Matt Manning, Tigers, AA: The Tigers’ starting rotation is going to get very good very fast. Manning has spent the year in Double-A where he’s missed bats and induced ground balls at a high level. He’s also shown good control for a 21-year-old pitcher as witnessed by his K-BB of 142-37 in 128 innings. The starting rotation could feature Manning along with Matthew Boyd, Casey Mize, Tarik Skubal, and Spencer Turnbull by the end of 2020. Other options near the Majors include Alex Faedo, and Joey Wentz.
Jesus Luzardo, Athletics, AAA: The A’s have really benefited from the 2016 draft. The club got Puk with the sixth overall selection and Murphy in the third round. Second-rounder Daulton Jefferies has been slowed by injuries but is a name to watch. And then the club received both Neuse (2nd) and Luzardo (3rd) in a trade with the Nationals. If his shoulder holds up, the young lefty has a chance to be a special arm.
Justin Dunn, Mariners, AA: Seattle has shielded Dunn from the Triple-A launching pad (just see what happened to Justus Sheffield) and he’s spent the entire year in Double-A where he posted a K-BB of 145-37 in 122.2 innings. With a weak MLB rotation, the Mariners have plenty of innings to offer Dunn in 2020 if he can close the gap between Double-A and the Majors.

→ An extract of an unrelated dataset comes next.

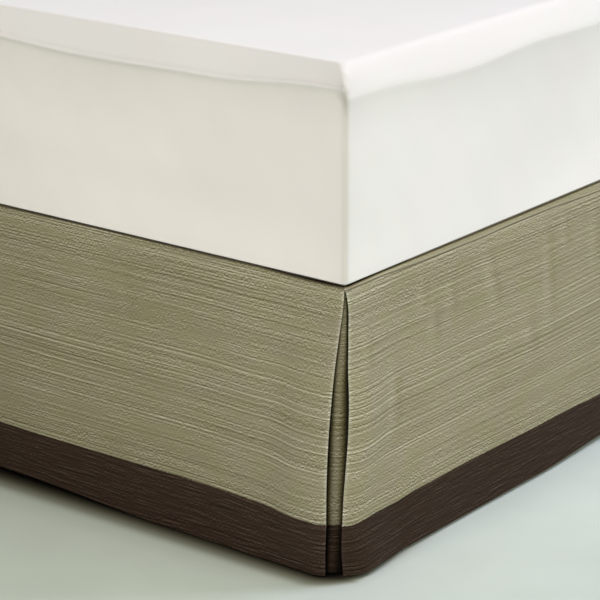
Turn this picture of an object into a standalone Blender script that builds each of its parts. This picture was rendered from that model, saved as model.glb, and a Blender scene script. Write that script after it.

Anthony Kay, Blue Jays, AAA: It’s been a tale of three seasons for Kay. He was dominant in Double-A with a 1.49 ERA and K-BB of 70-23 in 66.1 Double-A innings. He then got beat around at the Mets’ Triple-A affiliate with a 6.61 ERA and K-BB of 26-11 in 31.1 innings. Trade to the Blue Jays, Kay has since posted an ERA of 2.36 with a K-BB of 31-17 in 26.2 innings. Overall, that’s good for an ERA of 2.97 and a K-BB of 127-51 in 124.1 innings. The control needs work but if he can avoid some of the home run pitfalls that befell him with his second stop then he can be a solid MLB contributor.